*** Material
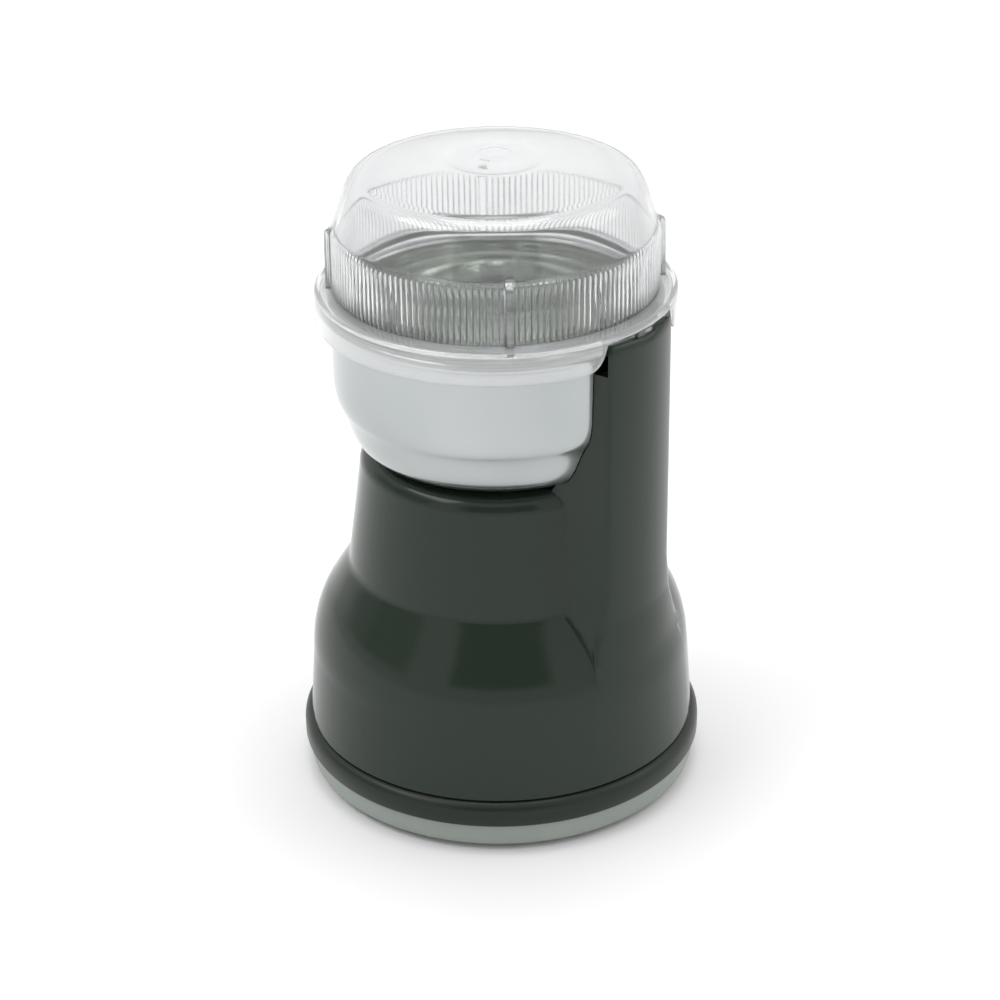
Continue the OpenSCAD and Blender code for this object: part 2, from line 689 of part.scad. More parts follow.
module brush_holders() {
  color([0.76, 0.62, 0.30])
  for (s = [0, 180]) rotate([0, 0, s]) difference() {
    translate([holder_x0, -holder_w / 2, z_brush - holder_h / 2]) cube([holder_l, holder_w, holder_h]);
    translate([holder_x0 - 1, -brush_w / 2 - 0.1, z_brush - brush_h / 2 - 0.1])
      cube([holder_l, brush_w + 0.2, brush_h + 0.2]);
  }
}
module carbon_brushes() {
  color([0.15, 0.15, 0.16])
  for (s = [0, 180]) rotate([0, 0, s]) translate([brush_x0, -brush_w / 2, z_brush - brush_h / 2])
    cube([brush_l, brush_w, brush_h]);
}
module brush_springs() {
  color([0.65, 0.66, 0.67])
  for (s = [0, 180]) rotate([0, 0, s]) translate([brush_x0 + brush_l + 0.35, 0, z_brush]) rotate([0, 90, 0])
    sweep(coil_pts(1.5, holder_x1 - 1 - brush_x0 - brush_l - 0.75, 3), 0.2, 5);
}

module motor_shaft() {
  color([0.72, 0.73, 0.74]) union() {
    translate([0, 0, z_fan - 0.3]) cylinder(r = shaft_r, h = z_blade - z_fan + 0.3);
    translate([0, 0, z_blade - eps]) cylinder(r = thread_r, h = blade_t + 5.4);
  }
}
module rotor_core() {
  color([0.48, 0.48, 0.49]) translate([0, 0, z_stack]) linear_extrude(height = stack_h) difference() {
    circle(r = rotor_r);
    circle(r = shaft_r + seat_gap);
    for (i = [0:slot_count - 1]) rotate(360 * i / slot_count) {
      translate([rotor_r - 6, -1.25]) square([5, 2.5]);
      translate([rotor_r - 2, -0.6]) square([3, 1.2]);
    }
  }
}
module rotor_windings() {
  color([0.74, 0.40, 0.17]) union() {
    for (z = [z_stack - winding_h, z_stack + stack_h + 0.2]) translate([0, 0, z])
      rotate_extrude() polygon([[shaft_r + 1.5, 0.8], [rotor_r - 2.4, 0], [rotor_r - 1, 1.4], [rotor_r - 1, 4],
        [rotor_r - 2.4, winding_h - 0.2], [shaft_r + 1.5, winding_h - 0.2]]);
    for (i = [0:slot_count - 1]) rotate([0, 0, 360 * i / slot_count])
      translate([rotor_r - 5.8, -1.1, z_stack - 1]) cube([4.6, 2.2, stack_h + 2]);
  }
}
module commutator() {
  color([0.74, 0.44, 0.24]) translate([0, 0, z_comm]) difference() {
    union() {
      cylinder(r = comm_r, h = comm_h - 2);
      translate([0, 0, comm_h - 2]) cylinder(r = comm_r + 1.2, h = 2);
    }
    translate([0, 0, -1]) cylinder(r = shaft_r + seat_gap, h = comm_h + 2);
    for (i = [0:slot_count - 1]) rotate([0, 0, 360 * (i + 0.5) / slot_count])
      translate([comm_r - 0.9, -0.3, -1]) cube([3, 0.6, comm_h + 2]);
  }
}
module fan() {
  color([0.30, 0.32, 0.34]) difference() {
    union() {
      translate([0, 0, z_fan]) cylinder(r = 6, h = fan_h);
      translate([0, 0, z_fan]) cylinder(r = fan_r - 1, h = 1.2);
      for (i = [0:fan_blades - 1]) rotate([0, 0, 360 * i / fan_blades])
        translate([5, 0, z_fan + 0.6]) rotate([0, 0, 14]) translate([0, -0.6, 0])
          cube([fan_r - 6, 1.2, fan_h - 0.8]);
    }
    translate([0, 0, z_fan - 1]) cylinder(r = shaft_r + seat_gap, h = fan_h + 2);
  }
}

// ---------- blade ----------
z_blade = hub_top + 1.7;
module blade_spacer() {
  color([0.70, 0.71, 0.72]) translate([0, 0, hub_top + free_gap])
    tube(5.2, shaft_r + seat_gap, z_blade - hub_top - free_gap);
}
blade_bend_r = 10;
module blade_arm(tilt) {
  translate([blade_bend_r, 0, 0]) rotate([0, -tilt, 0]) linear_extrude(height = blade_t)
    polygon([[-0.6, -blade_w / 2], [4, -blade_w / 2], [blade_r - blade_bend_r - 1, -1.6],
      [(blade_r - blade_bend_r) * 0.985, 0.6], [blade_r - blade_bend_r - 4, blade_w / 2 - 2.2], [-0.6, blade_w / 2]]);
}
module blade() {
  color([0.78, 0.79, 0.80]) translate([0, 0, z_blade]) difference() {
    union() {
      linear_extrude(height = blade_t) intersection() {
        square([2 * blade_bend_r, blade_w], center = true);
        circle(r = blade_bend_r + 1.6);
      }
      blade_arm(blade_up);
      rotate([0, 0, 180]) blade_arm(-blade_down);
    }
    translate([0, 0, -2]) cylinder(r = thread_r + seat_gap, h = blade_t + 4);
  }
}
module blade_nut() {
  color([0.80, 0.81, 0.82]) translate([0, 0, z_blade + blade_t]) difference() {
    union() {
      cylinder(r = 4.6, h = 4, $fn = 6);
      rotate_extrude() intersection() {
        translate([0, 3.2]) circle(r = 3.6);
        translate([0, 3.4]) square([4, 4]);
      }
      cylinder(r = 5.6, h = 0.9);
    }
    translate([0, 0, -1]) cylinder(r = thread_r + seat_gap, h = 6.6);
  }
}

// ---------- switch ----------
button_w = 3;
button_t = 1.8;
button_out = 1.4;
pin_x = 7.5;
foot_z = switch_top + button_out + free_gap;
foot_t = 2.5;
collar_z = shelf_z + shelf_t + 12;
rod_top = z_ledge_low - 4.6;
lug_bottom = rod_top + free_gap;
rod_collar_r = 3.3;
module microswitch() {
  color([0.10, 0.11, 0.12])
  translate([0, switch_y, switch_top - switch_h]) difference() {
    union() {
      slab(switch_w, switch_d, switch_h);
      for (x = [-pin_x, 0, pin_x]) translate([x, 0, -3.8]) slab(0.6, 3.2, 3.9);
    }
    for (s = [-1, 1]) translate([s * switch_screw_x, 5, switch_screw_z - switch_top + switch_h])
      rotate([90, 0, 0]) cylinder(r = switch_screw_r + seat_gap, h = 10);
    translate([0, 0, switch_h - 3.2]) slab(button_w + 2 * free_gap, button_t + 2 * free_gap, 4);
  }
}
module switch_screws() {
  color([0.60, 0.61, 0.62])
  for (s = [-1, 1]) translate([s * switch_screw_x, switch_y + switch_d / 2, switch_screw_z])
    rotate([90, 0, 0]) union() {
      cylinder(r = switch_screw_r, h = switch_d + 1.9);
      translate([0, 0, -1.4]) cylinder(r = 2, h = 1.4);
    }
}
module switch_button() {
  color([0.75, 0.12, 0.10])
  translate([0, switch_y, switch_top - 1.5]) slab(button_w, button_t, 1.5 + button_out);
}
module switch_rod() {
  color([0.10, 0.10, 0.10]) union() {
    translate([-rod_w / 2, rod_y - rod_t / 2, collar_z]) cube([rod_w, rod_t, rod_top - collar_z]);
    translate([0, stem_y, foot_z]) cylinder(r = stem_r, h = collar_z - foot_z + 1);
    translate([0, stem_y, collar_z - 2]) cylinder(r = rod_collar_r, h = 2.6);
    translate([-stem_r, stem_y - 1, foot_z]) cube([2 * stem_r, toe_y - stem_y + 1, foot_t]);
  }
}
module rod_spring() {
  color([0.70, 0.71, 0.72])
  translate([0, stem_y, shelf_z + shelf_t + spring_wire_r + 0.05])
    sweep(coil_pts(spring_r, collar_z - 2 - shelf_z - shelf_t - 2 * spring_wire_r - 0.1, spring_turns), spring_wire_r, 6);
}

// ---------- wiring ----------
wiring_room = 15.9;
block_y = base_r - wiring_room;
cap_x = base_r - wiring_room;
module terminal_block() {
  color([0.85, 0.85, 0.80]) translate([0, block_y, z_floor]) difference() {
    slab(18, 9, 9);
    for (x = [-4.5, 4.5]) {
      translate([x, 0, 3]) cylinder(r = 1.8, h = 8);
      translate([x, -6, 4]) rotate([-90, 0, 0]) cylinder(r = 1.4, h = 12);
    }
  }
}
module capacitor() {
  color([0.80, 0.62, 0.18]) translate([-cap_x, 0, z_floor]) slab(7, 14, 12);
}
lead_r = 0.9;
lead_paths = [
  [[-4.5, 34, z_floor + 4], [-4.5, 29, z_floor + 4], [-5.5, 27.6, z_floor + 6], [-12, 27, 18], [-24, 24, 26],
   [-33, 14, 32], [-37, 2, 35], [-35, -12, 37], [-28, -26, 39], [-18, -35, 42], [-10, -39.2, 47],
   [-pin_x, switch_y - 0.3, 54], [-pin_x, switch_y, switch_top - switch_h - 3.85]],
  [[4.5, 34, z_floor + 4], [4.5, 29, z_floor + 4], [5.5, 27.6, z_floor + 6], [12, 26, 18], [20, 22, 26],
   [26, 14, 33], [28, 6, z_brush + 1], [27, 1.2, z_brush], [25.5, 0, z_brush], [holder_x1 + 0.05, 0, z_brush]]];
module motor_leads() {
  color([0.20, 0.30, 0.60]) for (p = lead_paths) sweep(p, lead_r, 8);
}

// ---------- lid ----------
collar_in_r = collar_r - flute_depth - lid_wall;
dome_rise = dome_h - crown_rise;
crown_edge_r = dome_edge_r - 4.9;
dome_side = [for (i = [0:6]) let (t = i / 6)
  [bez(collar_r - 0.4, collar_r - 2.9, dome_edge_r, crown_edge_r, t),
   bez(z_collar, z_collar + dome_rise * 0.47, z_dome - crown_rise - 0.2, z_dome - crown_rise, t)]];
function crown_z(r) = z_dome - crown_rise * pow(r / crown_edge_r, 2);
crown = concat([for (r = [crown_edge_r - 4:-4.6:gate_ring_r + 1]) [r, crown_z(r)]],
  [[gate_ring_r, crown_z(gate_ring_r)], [gate_ring_r - 0.3, crown_z(gate_ring_r) - 0.35],
   [gate_r + 0.3, crown_z(gate_r) - 0.35], [gate_r, crown_z(gate_r) + 0.1], [0, z_dome]]);
lid_outside = concat(dome_side, crown);
module skirt_cut() {
  half = spine_half_w + 0.5;
  top = z_ledge_low;
  low = z_ledge - skirt_h;
  // slot beside and over the spine, with rounded outer corners at its foot
  rotate([90, 0, 0]) linear_extrude(height = 60) difference() {
    translate([-half - skirt_corner_r, low - 1]) square([2 * (half + skirt_corner_r), top - low + 1]);
    for (s = [-1, 1]) translate([s * (half + skirt_corner_r), low + skirt_corner_r]) circle(r = skirt_corner_r);
    for (s = [-1, 1]) translate([s > 0 ? half : -half - skirt_corner_r - 1, low + skirt_corner_r])
      square([skirt_corner_r + 1, top - low]);
  }
}
module flute_band() {
  pts = [for (i = [0:2 * flute_count - 1])
    let (r = collar_r - (i % 2) * flute_depth, a = 180 * i / flute_count) [r * cos(a), r * sin(a)]];
  translate([0, 0, z_ledge - 0.3]) linear_extrude(height = collar_h + 0.3) difference() {
    polygon(pts);
    circle(r = collar_in_r);
  }
}
module lid() {
  color([0.90, 0.92, 0.93, 0.45])
  union() {
    difference() {
      revolve(concat(
        [[skirt_r - lid_wall, z_ledge - skirt_h], [skirt_r - 0.3, z_ledge - skirt_h],
         [skirt_r, z_ledge - skirt_h + 0.4], [skirt_r, z_ledge - 0.8], [skirt_r - 0.8, z_ledge], [collar_r - flute_depth - 0.1, z_ledge],
         [collar_in_r, z_ledge], [collar_in_r, z_ledge_low], [skirt_r - lid_wall, z_ledge_low]]));
      skirt_cut();
    }
    flute_band();
    revolve(concat([[collar_in_r, z_collar - 0.4], [collar_r - flute_depth - 0.2, z_collar - 0.4]],
      lid_outside, [[0, z_dome - lid_wall - 0.4]],
      [for (i = [len(lid_outside) - 2:-1:0]) let (p = lid_outside[i])
        [max(0, p[0] - lid_wall * min(1, p[0] / crown_edge_r)), p[1] - lid_wall * (i > 5 ? 1 : 0.12 * i)]]));
    around(4, 0, -90 - rib_turn) translate([collar_in_r + 0.6, -rib_w / 2, z_ledge - 0.2])
      cube([rib_proud + flute_depth + lid_wall - 0.6, rib_w, collar_h + 0.4]);
    translate([-lug_w / 2, rod_y - rod_t / 2, lug_bottom]) cube([lug_w, rod_t, z_ledge_low - lug_bottom + 0.5]);
  }
}

base_plate();
base_ring();
body_shell();
feet();
base_screws();
bowl();
bowl_gasket();
bowl_nut();
shaft_seal();
upper_bracket();
bracket_screws();
rubber_mounts();
upper_bearing();
stator_core();
field_coils();
motor_screws();
lower_bracket();
lower_bearing();
brush_holders();
carbon_brushes();
brush_springs();
microswitch();
switch_screws();
rod_spring();
terminal_block();
capacitor();
cord_gland();
motor_leads();
motor_shaft();
rotor_core();
rotor_windings();
commutator();
fan();
blade_spacer();
blade();
blade_nut();
switch_rod();
switch_button();
lid();
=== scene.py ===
# %% [markdown]
# # A small electric spice grinder
# The grinder has a dark bell-shaped housing with a spine up one side, a steel bowl in the middle
# and a clear lid on top. Pressing the lid down runs it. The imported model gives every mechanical
# part in its place. Here the parts that can be seen get finer surfaces, and every part gets a
# material. Sizes are written in millimetres, and `MM` turns them into metres.

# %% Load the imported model
import json
import math

import bmesh
import bpy
import numpy as np
from mathutils import Matrix, Vector


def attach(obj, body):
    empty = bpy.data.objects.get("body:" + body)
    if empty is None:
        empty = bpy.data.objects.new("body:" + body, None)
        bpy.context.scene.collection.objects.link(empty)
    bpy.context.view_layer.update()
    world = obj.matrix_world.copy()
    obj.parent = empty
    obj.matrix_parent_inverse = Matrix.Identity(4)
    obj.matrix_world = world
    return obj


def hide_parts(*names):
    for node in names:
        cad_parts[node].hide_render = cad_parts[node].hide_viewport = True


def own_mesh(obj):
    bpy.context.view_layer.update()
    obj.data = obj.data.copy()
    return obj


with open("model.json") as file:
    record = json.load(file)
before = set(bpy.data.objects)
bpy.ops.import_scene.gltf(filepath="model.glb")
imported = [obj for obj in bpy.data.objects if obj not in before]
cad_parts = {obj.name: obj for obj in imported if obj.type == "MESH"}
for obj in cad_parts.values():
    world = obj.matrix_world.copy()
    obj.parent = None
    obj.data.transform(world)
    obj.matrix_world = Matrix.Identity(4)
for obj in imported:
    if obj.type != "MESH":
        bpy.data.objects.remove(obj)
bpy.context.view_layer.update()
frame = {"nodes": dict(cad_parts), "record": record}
MM = 0.001

# %% [markdown]
# The camera comes first, because every later choice is judged through it. It stands about two
# thirds of a metre away, a little above the grinder. A long lens keeps the upright lines nearly
# parallel, as in product pictures. The small roll levels the picture. It is put in as a turn
# about the camera's own line of sight, after the camera has been aimed.

# %% Camera
AIM_HEIGHT, DISTANCE = 73.0, 664.1
AZIMUTH, ELEVATION, ROLL = -52.3, 27.174, -0.72


def direction(azimuth, elevation):
    """A unit vector away from the grinder, from two angles in degrees. Azimuth 0 is the spine's side."""
    a, e = math.radians(azimuth), math.radians(elevation)
    return Vector((math.sin(a) * math.cos(e), -math.cos(a) * math.cos(e), math.sin(e)))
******
→ **Exercise details**:
Output nothing except the lines from the line with "base_plate();" through the line with "# material. Sizes", copied exactly, end lines included.

→ **Task answer**:
base_plate();
base_ring();
body_shell();
feet();
base_screws();
bowl();
bowl_gasket();
bowl_nut();
shaft_seal();
upper_bracket();
bracket_screws();
rubber_mounts();
upper_bearing();
stator_core();
field_coils();
motor_screws();
lower_bracket();
lower_bearing();
brush_holders();
carbon_brushes();
brush_springs();
microswitch();
switch_screws();
rod_spring();
terminal_block();
capacitor();
cord_gland();
motor_leads();
motor_shaft();
rotor_core();
rotor_windings();
commutator();
fan();
blade_spacer();
blade();
blade_nut();
switch_rod();
switch_button();
lid();
=== scene.py ===
# %% [markdown]
# # A small electric spice grinder
# The grinder has a dark bell-shaped housing with a spine up one side, a steel bowl in the middle
# and a clear lid on top. Pressing the lid down runs it. The imported model gives every mechanical
# part in its place. Here the parts that can be seen get finer surfaces, and every part gets a
# material. Sizes are written in millimetres, and `MM` turns them into metres.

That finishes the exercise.